» TASK INSTRUCTIONS
In the listing below, locate the line that contains "const displayCase = new THREE.Group();" and the line that contains "six pinned butterflies.". Restate word for word those two lines and every line between them, and nothing else.

━━━

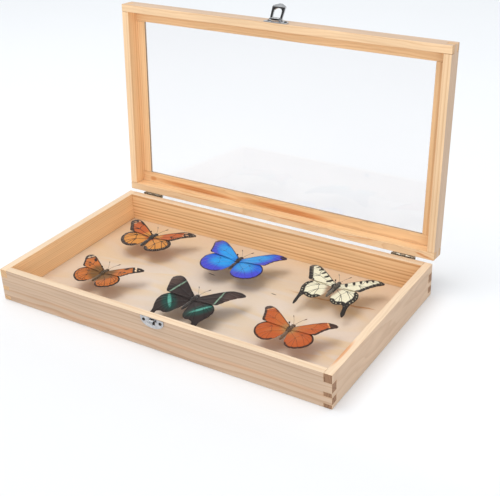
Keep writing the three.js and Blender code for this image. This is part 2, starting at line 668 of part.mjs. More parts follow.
function buildCase() {
  const rearHoles = caseHingeScrews.map((place) => pilotHole(place, 1));
  const frontHoles = catchScrews.map((place) => pilotHole(place, -1));
  const group = new THREE.Group();
  group.add(
    part('front_wall', longWall(-1, frontHoles), PINE),
    part('rear_wall', longWall(1, rearHoles), PINE),
    part('left_wall', sideWall(-1), PINE),
    part('right_wall', sideWall(1), PINE),
    part('bottom_panel', bottomPanel(), PLYWOOD),
    ...BUTTERFLIES.map(butterfly),
  );
  return group;
}

function buildLid() {
  const group = new THREE.Group();
  group.add(
    part('lid_front_rail', lidRail(-1, latchScrews.map((place) => pilotHole(place, -1))), PINE),
    part('lid_rear_rail', lidRail(1, lidHingeScrews.map((place) => pilotHole(place, 1))), PINE),
    part('lid_left_stile', lidStile(-1), PINE),
    part('lid_right_stile', lidStile(1), PINE),
    part('glass_pane', paneBox(0), GLASS),
  );
  group.position.set(0, HALF_WIDTH + HINGE_OFFSET, WALL_HEIGHT);
  group.rotation.x = -THREE.MathUtils.degToRad(OPEN_ANGLE);
  return group;
}

const displayCase = new THREE.Group();
const caseGroup = buildCase();
const lidGroup = buildLid();
addHinges(caseGroup, lidGroup);
addLatch(caseGroup, lidGroup);
displayCase.add(caseGroup, lidGroup);

export default displayCase;
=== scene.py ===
"""Looks of the insect display case: pine, plywood, glass, fittings and six pinned butterflies.

The CAD frame is in metres. The constants below are in millimetres, as in part.mjs, and
millimetres become metres where a mesh is made. +Z is up, +X runs along the case and -Y is
the front. The lid's own coordinates are those of the closed lid, with its hinge axis as X.
Colours are screen values from 0 to 255.
"""

import math
from collections.abc import Callable
from dataclasses import dataclass

import bmesh
import bpy
import numpy as np
from mathutils import Matrix, Vector
from mathutils.geometry import delaunay_2d_cdt


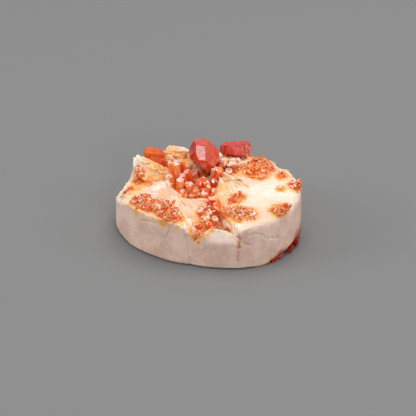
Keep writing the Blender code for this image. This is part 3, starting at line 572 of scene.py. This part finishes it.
def barite_stone():
    """The stone's fine skin, with its blades, cracks and crust, painted for the barite finish."""
    draw = random.Random(STONE_SEED)
    stone = copy_of("barite_stone", "barite_matrix")
    apply_modifier(stone, "REMESH", mode="VOXEL", voxel_size=SKIN_SPACING * MM, use_smooth_shade=True)
    side = worn_side(stone)
    points = point_array(stone)
    normals = normal_array(stone)
    base = (points[:, 2] < 0.15) & (normals[:, 2] < -0.6)
    under = eased(-normals[:, 2], 0.1, 0.5)
    natural = np.clip(1 - side, 0, 1) * (1 - base)
    blades, grain, member = blade_relief(points, draw)
    crystals = BVHTree.FromPolygons(*joined_nodes(CRYSTAL_NODES))
    gap = np.array([crystals.find_nearest(Vector(p), FARTHEST_GAP)[3] or FARTHEST_GAP for p in points])
    near = 1 - eased(gap, 0.05, CRUST_REACH + 0.15)
    crack, crack_rust, side_stain = front_marks(points, side)
    lift = natural * (blades + 0.06 * noise_array(points, 0.45, 1, 2) + CRUST_RISE * near)
    lift += side * (0.05 * noise_array(points, 2.2, 2, 2) + 0.02 * noise_array(points, 0.5, 9, 2)) - crack
    lift[base] = 0
    moved = points + normals * lift[:, None]
    moved[:, 2] = np.maximum(moved[:, 2], 0)
    stone.data.vertices.foreach_set("co", (moved * MM).astype(np.float32).ravel())

    halo = 0.90 * (1 - eased(gap, 0.05, 0.95)) * (natural + 0.5 * side)
    dome = eased(points[:, 0], 3.6, 6.0) * (1 - eased(points[:, 1], -0.5, 2.5))
    valley = 0.55 * natural * (1 - 0.85 * dome) * eased(-blades, 0.0, 0.07)
    # Painted highlight: the crests of the blade relief are whitened
    crest_highlight = 0.7 * natural * (1 - 0.7 * dome) * eased(blades, 0.02, 0.08)
    paint_barite(stone, points, {
        "grain": grain,
        "seam": packet_seams(stone, member, side),
        "side": np.clip(side + 0.6 * under * (1 - side), 0, 1),
        "stain": np.maximum.reduce([halo, valley, side_stain]),
        "rust_and_shade": crack_rust,
        "white_and_highlight": crest_highlight,
    })
    select_only(stone)
    bpy.ops.object.shade_smooth()
    stone.data.materials.append(BARITE)
    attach(stone, "root")
    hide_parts("barite_matrix")
    return stone


# How unevenly the facets of a small crystal are tinted
TINT_UNEVENNESS = 0.13
CUBE_POINTS = 8


# Small crystals and blades, modelled once each and planted as scaled copies
def edit_end(piece):
    """Edit mode on the piece, with only its upper end face selected."""
    select_only(piece)
    bpy.ops.object.mode_set(mode="EDIT")
    bpy.ops.mesh.select_mode(type="FACE")
    shape = bmesh.from_edit_mesh(piece.data)
    for face in shape.faces:
        face.select_set(face.normal.z > 0.9)
    bmesh.update_edit_mesh(piece.data)


def crystal_pattern(name, length, end_bevel=0.0, sunk=0.0):
    """A six-sided crystal of radius 1 on +Z, root at the origin, whose end may be bevelled or sunk."""
    bpy.ops.mesh.primitive_cylinder_add(vertices=6, radius=1, depth=length, location=(0, 0, length / 2))
    piece = bpy.context.object
    piece.name = name
    select_only(piece)
    bpy.ops.object.transform_apply(location=True, rotation=True, scale=True)
    edit_end(piece)
    if end_bevel:
        bpy.ops.mesh.bevel(offset=end_bevel, segments=1, affect="EDGES")
        bpy.ops.object.mode_set(mode="OBJECT")
        edit_end(piece)
    if sunk:
        bpy.ops.mesh.inset(thickness=0.22)
        bpy.ops.transform.translate(value=(0, 0, -sunk))
    bpy.ops.object.mode_set(mode="OBJECT")
    return pattern_of(piece)


def blade_pattern(name, width, thickness, end_width):
    """A thin lath on +Z, one unit long from its root at the origin, with a chisel end."""
    bpy.ops.mesh.primitive_cube_add(size=1, location=(0, 0, 0.5))
    piece = bpy.context.object
    piece.name = name
    piece.scale = (width, thickness, 1)
    select_only(piece)
    bpy.ops.object.transform_apply(location=True, rotation=True, scale=True)
    edit_end(piece)
    bpy.ops.transform.resize(value=(end_width, 0.3, 1))
    bpy.ops.mesh.extrude_region_move(TRANSFORM_OT_translate={"value": (0, 0, 0.12)})
    bpy.ops.transform.resize(value=(0.45, 0.5, 1))
    bpy.ops.object.mode_set(mode="OBJECT")
    points, faces = pattern_of(piece)
    return points, in_fixed_order(faces)


def in_fixed_order(faces):
    """The cube's own faces, then the extruded ones sorted, because these come in any order."""
    extruded = sorted(face for face in faces if max(face) >= CUBE_POINTS)
    return [face for face in faces if face not in extruded] + extruded


def pattern_of(piece):
    """(points, faces) of the piece, which is removed."""
    points = [v.co.copy() for v in piece.data.vertices]
    faces = [tuple(face.vertices) for face in piece.data.polygons]
    mesh = piece.data
    bpy.data.objects.remove(piece)
    bpy.data.meshes.remove(mesh)
    return points, faces


def upright_on(axis, turn):
    """The rotation that takes +Z to the axis, after a turn about it."""
    return Vector(axis).to_track_quat("Z", "Y").to_matrix().to_4x4() @ Matrix.Rotation(turn, 4, "Z")


def planted(name, patterns, plants):
    """One piece with a copy of a pattern for each plant: (pattern number, place matrix in mm, ...)."""
    points, faces = [], []
    for number, place, *_ in plants:
        pattern_points, pattern_faces = patterns[number]
        first = len(points)
        points += [(place @ p) * MM for p in pattern_points]
        faces += [tuple(first + i for i in face) for face in pattern_faces]
    return piece_from(name, points, faces)


def small_crystals(name, plants, draw):
    """Small crystals for the plants (pattern number, place matrix, tint), with a slightly uneven tint."""
    piece = planted(name, SMALL, plants)
    tints = []
    for number, _, tint in plants:
        tints += [tint + draw.uniform(-TINT_UNEVENNESS, TINT_UNEVENNESS) for _ in SMALL[number][1]]
    paint(piece, "tint", tints, "FACE")
    return piece


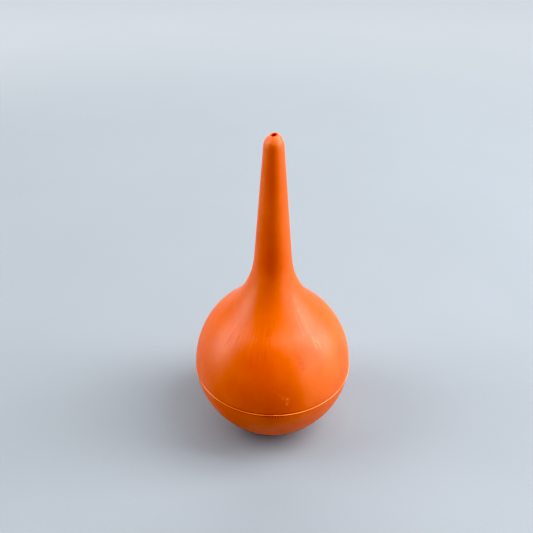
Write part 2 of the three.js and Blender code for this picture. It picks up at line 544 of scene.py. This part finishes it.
def on_dome(bearing, height):
    """A point of the smooth outside, in millimetres, above the seam and below the neck."""
    rows = outside_rows() / MM
    rows = rows[: np.argmax(rows[:, 1])]
    radius = np.interp(height, rows[:, 1], rows[:, 0])
    turn = math.radians(bearing)
    return Vector((radius * math.cos(turn), radius * math.sin(turn), height))


def strokes(shading, place, marks):
    """How strongly the surface is marked, by any of some short straight strokes."""
    total = 0.0
    for bearing, height, last_bearing, last_height, width, strength in marks:
        start = on_dome(bearing, height)
        along = on_dome(last_bearing, last_height) - start
        offset = shading.vector("SUBTRACT", place, start)
        reach = shading.vector("DOT_PRODUCT", offset, along / along.length_squared, output="Value")
        nearest = shading.scaled(along, shading.maths("MULTIPLY", reach, 1.0, clamp=True))
        away = shading.vector("DISTANCE", offset, nearest, output="Value")
        total = shading.maths("ADD", total, shading.ramp(away, width, 0, 0, strength))
    return total


def base_tone(shading, clouds, grain):
    """Two near shades of the rubber, mottled in clouds and in a fine grain."""
    colour = shading.mixed(shading.ramp(clouds, 0.35, 0.65), RUBBER, RUBBER_DEEP)
    return shading.mixed(shading.ramp(grain, 0.30, 0.75, 0, 0.16), colour, RUBBER_DEEP)


def lengthwise_streaks(shading, place):
    """Noise that changes quickly round the axis and slowly along it."""
    around = shading.vector("NORMALIZE", shading.vector("MULTIPLY", place, (1, 1, 0)))
    lengthwise = shading.vector("ADD", shading.scaled(around, 22), shading.scaled(place, 0.09))
    return shading.noise(lengthwise, (0.85, 0.85, 1), 2)


def handled_share(shading, place, y, height):
    """Where fingers have been: in patches of a belt below the neck, most at the front."""
    belt = shading.near(height, 46.5, 7.5)
    facing = shading.ramp(y, -5, -14, 0.25, 1)
    patches = shading.ramp(shading.noise(place, (0.3, 0.3, 0.3)), 0.38, 0.6)
    return shading.product(belt, facing, patches)


def groove_shade_share(shading, above):
    """Painted crease shade, with some grime: the grooves on both sides of the moulding line darkened.
    """
    upper = shading.near(above, 0.44, 0.26)
    lower = shading.near(above, -0.42, 0.22)
    return shading.product(shading.total(upper, lower), 0.78)


def crest_highlight_share(shading, place, above, patchiness):
    """Painted highlight along the crest of the moulding line, broken into long patches."""
    patches = shading.ramp(shading.noise(place, (0.13, 0.13, 0.13), 2), 0.36, 0.56, 0.25, 1)
    line = shading.near(above, 0.03, 0.24)
    return shading.product(line, shading.ramp(patchiness, 0, 0.5, 0.6, 1), patches)


def rubber():
    """Soft orange rubber: faintly mottled, streaked by handling, with painted shade in the grooves, a
    painted highlight on the moulding line's crest, and a nozzle end paler from wear and painted top
    light.
    """
    shading = Shading("orange_rubber")
    place = shading.attribute(REST_LAYER, "Vector")
    above = shading.attribute(LINE_LAYER, "Fac")
    axes = shading.tree.nodes.new("ShaderNodeSeparateXYZ")
    shading.feed(axes.inputs[0], place)
    height = axes.outputs["Z"]

    clouds = shading.noise(place, (0.07, 0.07, 0.05), 3)
    grain = shading.noise(place, (1.6, 1.6, 1.6), 3)
    breaks = shading.noise(place, (1.9, 1.9, 1.3), 2)
    streaks = lengthwise_streaks(shading, place)
    handled = handled_share(shading, place, axes.outputs["Y"], height)
    patchiness = shading.ramp(breaks, 0.2, 0.7)

    # Finger smears
    dark_streaks = shading.product(shading.ramp(streaks, 0.48, 0.72, 0, 0.34), handled)
    dark_marks = strokes(shading, place, DARK_SMEARS)
    dark_marks = shading.product(dark_marks, shading.ramp(breaks, 0.3, 0.6))
    smears = shading.maths("ADD", dark_streaks, dark_marks, clamp=True)

    # Paler: worn scuffs, stray flecks, and the nozzle's end, which is partly wear and partly painted
    # light from above
    pale_streaks = shading.product(shading.ramp(streaks, 0.44, 0.24, 0, 0.16), handled)
    scuffs = strokes(shading, place, PALE_SCUFFS)
    scuffs = shading.product(scuffs, shading.ramp(breaks, 0.30, 0.62))
    marks = shading.total(scuffs, pale_streaks)
    flecks = shading.ramp(shading.noise(place, (0.8, 0.8, 0.5), 4), 0.68, 0.80, 0, 0.16)
    # painted top light with wear: the nozzle's end paler towards its top, in patches
    end = shading.product(shading.ramp(height, 103.2, 104.6, 0, 0.15), patchiness)
    pale = shading.maths("ADD", shading.total(marks, flecks), end, clamp=True)

    colour = base_tone(shading, clouds, grain)
    colour = shading.mixed(smears, colour, RUBBER_GRIME_AND_SHADE)
    # painted crease shade: the grooves beside the moulding line darkened
    colour = shading.mixed(groove_shade_share(shading, above), colour, RUBBER_GRIME_AND_SHADE)
    colour = shading.mixed(pale, colour, RUBBER_PALE)
    # painted highlight along the moulding line's crest
    colour = shading.mixed(crest_highlight_share(shading, place, above, patchiness), colour, RUBBER_CREST_HIGHLIGHT)
    shading.feed(shading.shader.inputs["Base Color"], colour)

    # Satin, shinier where it is smeared and duller where it is worn
    roughness = shading.total(
        shading.ramp(clouds, 0.3, 0.7, 0.42, 0.50),
        shading.ramp(grain, 0.3, 0.7, -0.02, 0.03),
        shading.product(smears, -0.12),
        shading.product(pale, 0.08),
    )
    shading.feed(shading.shader.inputs["Roughness"], roughness)

    fine = shading.bump(grain, 0.02 * MM, 0.6)
    shallow = shading.bump(shading.total(streaks, marks), 0.03 * MM, 0.6, under=fine)
    shading.feed(shading.shader.inputs["Normal"], shallow)
    return shading.material


def floor_surface():
    """Smooth matt board, hardly mottled, which glows like the backdrop far from the object."""
    shading = Shading("pale_floor")
    node = shading.tree.nodes.new("ShaderNodeTexCoord")
    place = shading.scaled(node.outputs["Object"], 1 / MM)
    clouds = shading.noise(place, (0.012, 0.012, 0.012), 3)
    grain = shading.noise(place, (1.5, 1.5, 1.5), 2)
    tone = shading.total(
        shading.ramp(clouds, 0.3, 0.7, 0, 0.7),
        shading.ramp(grain, 0.3, 0.7, 0, 0.3),
    )
    colour = shading.mixed(tone, FLOOR_DARK, FLOOR_LIGHT)
    glow = shading.ramp(shading.vector("LENGTH", place, output="Value"), *FLOOR_FADE)
    colour = shading.mixed(glow, colour, BLACK)
    shader = shading.shader
    shading.feed(shader.inputs["Base Color"], colour)
    shading.feed(shader.inputs["Roughness"], shading.ramp(clouds, 0.3, 0.7, 0.76, 0.84))
    shading.feed(shader.inputs["Normal"], shading.bump(grain, 0.01 * MM, 0.4))
    shading.feed(shader.inputs["Emission Strength"], glow)
    shader.inputs["Emission Color"].default_value = BACKDROP
    shader.inputs["Specular IOR Level"].default_value = 0.2
    return shading.material


# ---------------------------------------------------------------------------------------------
# Studio
# ---------------------------------------------------------------------------------------------

FLOOR_RADIUS = 30               # metres
AIR_LIGHT = 0.01                # strength of the light that the backdrop gives
AIR_SEEN = 1                    # its strength as the camera sees it
PANEL_AIM = Vector((0, 0, 45 * MM))
PANEL_REACH = 0.75              # how far the panels stand from their aim, in metres
CAMERA_PLACE = (-2.0 * MM, -157.7 * MM, 171.8 * MM)
CAMERA_DIP = math.radians(34.58)    # how far it looks down
CAMERA_LENS = 41.88             # focal length in millimetres, on a sensor 36 mm wide
BLACK_LEVEL = 0.056             # darkens the picture's deepest tones


def floor():
    """A wide level board, so far across that its edge is lost against the backdrop."""
    mesh = bpy.data.meshes.new("studio_floor")
    bm = bmesh.new()
    bmesh.ops.create_circle(bm, cap_ends=True, cap_tris=True, segments=64, radius=FLOOR_RADIUS)
    bm.to_mesh(mesh)
    bm.free()
    mesh.materials.append(floor_surface())
    obj = bpy.data.objects.new("studio_floor", mesh)
    bpy.context.scene.collection.objects.link(obj)


def backdrop():
    """Pale air behind everything. It hardly lights the object, which the panels do."""
    world = bpy.data.worlds.new("studio_air")
    world.use_nodes = True
    tree = world.node_tree
    seen = tree.nodes.new("ShaderNodeLightPath")
    strength = tree.nodes.new("ShaderNodeMapRange")
    strength.inputs["To Min"].default_value = AIR_LIGHT
    strength.inputs["To Max"].default_value = AIR_SEEN
    tree.links.new(seen.outputs["Is Camera Ray"], strength.inputs["Value"])
    tree.links.new(strength.outputs[0], tree.nodes["Background"].inputs["Strength"])
    tree.nodes["Background"].inputs["Color"].default_value = BACKDROP
    bpy.context.scene.world = world


def panel(name, bearing, rise, width, height, power):
    """A soft rectangular light facing the object, with its sides in metres and its power in watts.

    The bearing is its direction from +X, and the rise its angle above the floor, in degrees.
    """
    light = bpy.data.lights.new(name, "AREA")
    light.shape = "RECTANGLE"
    light.size, light.size_y = width, height
    light.energy = power
    turn, lift = math.radians(bearing), math.radians(rise)
    level = math.cos(lift)
    way = Vector((math.cos(turn) * level, math.sin(turn) * level, math.sin(lift)))
    obj = bpy.data.objects.new(name, light)
    obj.location = PANEL_AIM + PANEL_REACH * way
    obj.rotation_euler = (-way).to_track_quat("-Z", "Y").to_euler()
    bpy.context.scene.collection.objects.link(obj)


def lights():
    """A bright tall panel on the right, weaker ones left and behind, and small ones to fill in."""
    panel("panel_right", 0, 38, 0.4, 1.0, 11)
    panel("panel_left", 180, 30, 0.4, 0.9, 6)
    panel("panel_back", 90, 24, 1.2, 0.5, 6)
    panel("panel_front_right", 324, 12, 0.3, 0.3, 1.2)
    panel("panel_high_front", 300, 66, 0.5, 0.5, 1.4)
    panel("panel_overhead", 0, 90, 0.5, 0.5, 0.6)


def camera():
    """Looking down at the object from the front, with it a little right of the middle."""
    data = bpy.data.cameras.new("camera")
    data.sensor_width = 36
    data.lens = CAMERA_LENS
    data.clip_start = 0.01
    data.clip_end = 20
    obj = bpy.data.objects.new("camera", data)
    obj.location = CAMERA_PLACE
    obj.rotation_euler = (math.pi / 2 - CAMERA_DIP, 0, 0)
    bpy.context.scene.collection.objects.link(obj)
    bpy.context.scene.camera = obj


# ---------------------------------------------------------------------------------------------
# The scene
# ---------------------------------------------------------------------------------------------

def build_aspirator():
    skin_material = rubber()
    whole = whole_skin()
    neck = (0, 0, NECK_SPLIT)
    middle = (0, 0, SEAM_HEIGHT)
    below_neck = (neck, (0, 0, 1))
    front = parted(whole, "bulb_front_skin", [below_neck, (middle, (0, 1, 0))], skin_material)
    back = parted(whole, "bulb_back_skin", [below_neck, (middle, (0, -1, 0))], skin_material)
    nozzle = parted(whole, "nozzle_skin", [(neck, (0, 0, -1))], skin_material)
    bpy.data.meshes.remove(whole)

    for piece, body, side in ((front, "front_wall", -1), (back, "back_wall", 1)):
        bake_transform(piece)
    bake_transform(nozzle)
    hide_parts("squeeze_wall_front", "lower_bowl")
    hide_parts("squeeze_wall_back", "upper_dome")
    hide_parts("nozzle", "nozzle_root")


build_aspirator()
floor()
lights()
backdrop()
camera()

view = bpy.context.scene.view_settings
view.view_transform = "Standard"
view.exposure = 0
view.use_curve_mapping = True
view.curve_mapping.black_level = (BLACK_LEVEL, BLACK_LEVEL, BLACK_LEVEL)
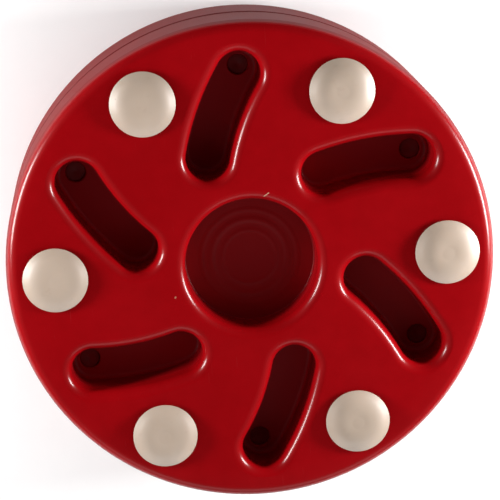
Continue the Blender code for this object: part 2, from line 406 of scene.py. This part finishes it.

━━━

» WRITTEN RESPONSE
const displayCase = new THREE.Group();
const caseGroup = buildCase();
const lidGroup = buildLid();
addHinges(caseGroup, lidGroup);
addLatch(caseGroup, lidGroup);
displayCase.add(caseGroup, lidGroup);

export default displayCase;
=== scene.py ===
"""Looks of the insect display case: pine, plywood, glass, fittings and six pinned butterflies.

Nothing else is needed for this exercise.